La représentation d’une cuisine régionale apparaît aujourd’hui comme une évidence : elle est sollicitée tant par les politiques que les agents du développement touristique, les restaurateurs, les auteurs d’ouvrages culinaires ou encore les habitants. Pourtant, celle-ci n’a guère plus d’un siècle.
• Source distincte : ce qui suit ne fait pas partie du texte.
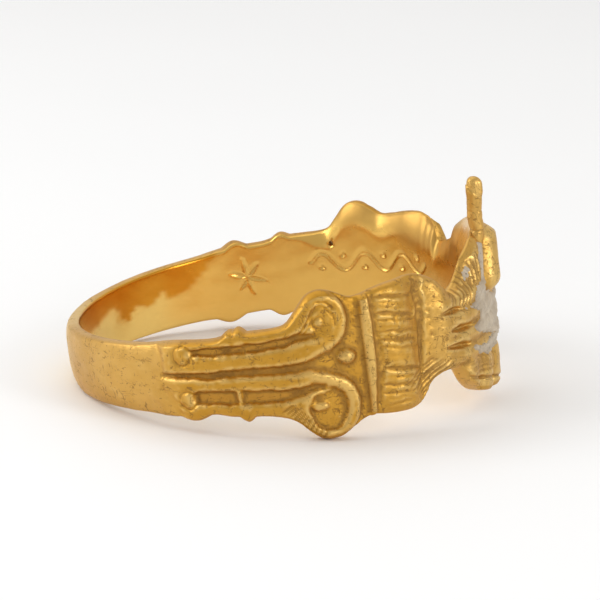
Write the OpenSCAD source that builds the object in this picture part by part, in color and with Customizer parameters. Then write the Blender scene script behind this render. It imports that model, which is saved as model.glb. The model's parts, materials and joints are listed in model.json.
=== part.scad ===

En effet, comme le montre Julia Csergo, si la patrimonialisation actuelle de la gastronomie « ‘apparaît plutôt comme l’ultime étape d’un processus engagé dès la fin du XVIIIe siècle’ »434, ce n’est qu’au début du XXe siècle que s’effectue « ‘le phénomène de “monumentalisation” de la spécialité locale [...] en liaison même avec la notion de site patrimonial qu’il soit architectural ou paysager’ »435. Pascal Ory insiste sur le rôle qu’a joué à cette époque l’essor élitiste du tourisme : « ‘la décentralisation gastronomique est aussi liée au développement des transports et, d’abord, au plus bourgeois de tous jusqu’au milieu du siècle, l’automobile’ »436. Dans les années 30, les écrits de Curnonsky, Rouff et Croze, destinés aux touristes, sont parmi les plus célèbres de ces « ‘éditions parisiennes d’ouvrages qui célèbrent la richesse gastronomique de la France dans l’ensemble de ses composantes régionales et sociales, affichant, depuis l’extrême sophistication jusqu’à la plus parfaite rusticité culinaires, le nouveau visage de la gastronomie française’ »437. Ces ouvrages qui cherchent à inventorier la diversité alimentaire de la France ont largement participé à la construction des images culinaires associées à chaque région.
Julia Csergo, 1997, p.184
Ibid. p.189.
Pascal Ory, 1992, p.846.
Julia Csergo, 1997, p.188.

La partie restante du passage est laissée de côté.